マッチングアプリへの否定的な感情
とはいえ、マッチングアプリに対しては否定的な感情を抱く人は多いでしょう。特に高齢世代では、マッチングアプリという単語を聞くだけで眉を顰める人も少なくないという印象です。
正直、私自身も世代的な感覚としてその心情がわからなくもないのですが、その理由は何かと考えてみると案外難しいものです。私は以前に書いた論考で、大きく2点その理由をあげました(以下の議論は「マッチングアプリは「家族」を変えるか」をもとにしています)。
まずひとつの理由として、マッチングアプリでの出会いが「正しい出会いではない」という認識があるように思います。
今も「マッチングアプリで出会った」と周囲に伝えるのをためらう状況があると聞きます。これはつまり、「正しい出会いはこうだ」「普通の出会いはこういうものだ」という何かしらの想定が人々の価値観のなかにあって、マッチングアプリはその「正しさ」から外れているという感覚があるわけです。
しかし、結婚の歴史を見れば「出会いの正しさ」をめぐる社会規範は変化し続けてきました。
ほんの数十年前の日本では「好きな人と結婚する」こと自体が否定的にみられ、まともな家の人間なら「見合い」を経て結婚するものだと考えられていたのです。
90年代には「合コン」が普及しますが、現在でも結婚披露宴では「友人の開いた食事会」という慎重な言い回しが用いられたりします。つまり、われわれの抱いている「出会いの正しさ」は、さほど自明なものではないということです。
今日スマホを使用しないで知人と連絡をとることが不可能なように、デジタル化が進行する社会において、マッチングアプリが今後その存在感を増していくことは不可逆的な現象ととらえるべきだと思います。
もうひとつの理由として、「マッチングアプリの出会いは危険だ」という意識の存在があるように思います。

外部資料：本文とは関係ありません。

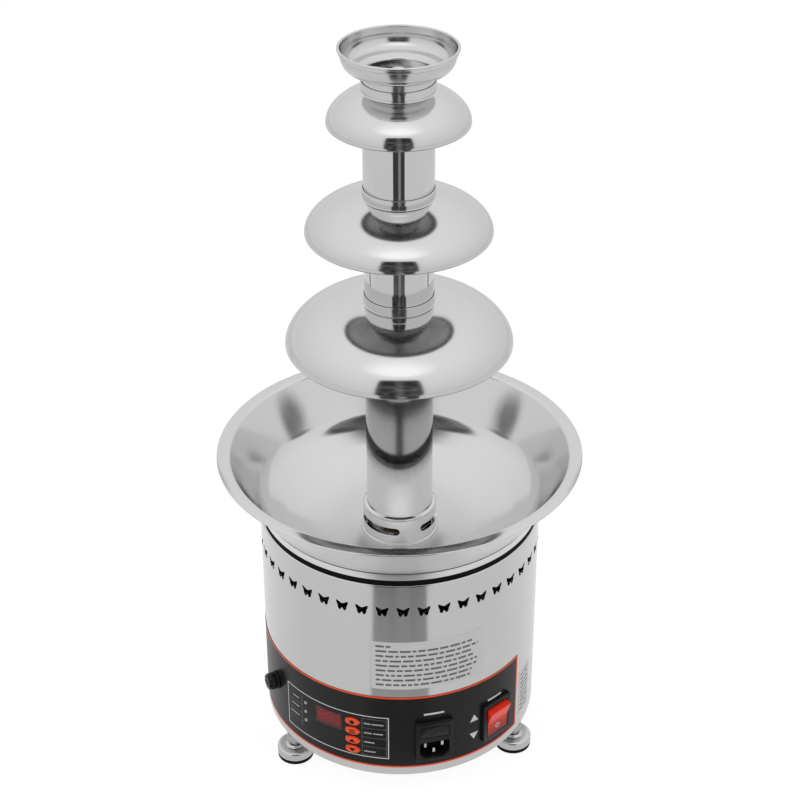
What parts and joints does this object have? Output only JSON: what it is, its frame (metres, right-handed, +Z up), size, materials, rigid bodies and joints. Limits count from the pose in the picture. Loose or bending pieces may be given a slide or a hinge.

相手の素性が知れないことやその手軽さが「リアル」な出会いに比べて危険だという認識です。実際にニュースでもマッチングアプリに関連した事件がたびたび報道されるので、人々がこうした懸念を抱くのも、もっともにも思えます。ただ、本当に「マッチングアプリだけがそんなに危険なのか」という視点も大切でしょう。
こちらも歴史をみれば、男女の出会いを危険視する言説は、いつの時代もあふれていました。
戦前は男女が同じ空間にいること自体を危険視する道徳が規範化されていましたし、戦後も学校教育で男女交際を危険視する言説は長い期間支配的でした。結婚媒介業や結婚相談所も、すでに明治時代には数多く存在しており、当時からその危険性はさまざまなメディアで語られていたのです。
自分たちの世代になかったものや新奇なものを過度に危険視してしまう傾向は、普遍的な現象なのかもしれません。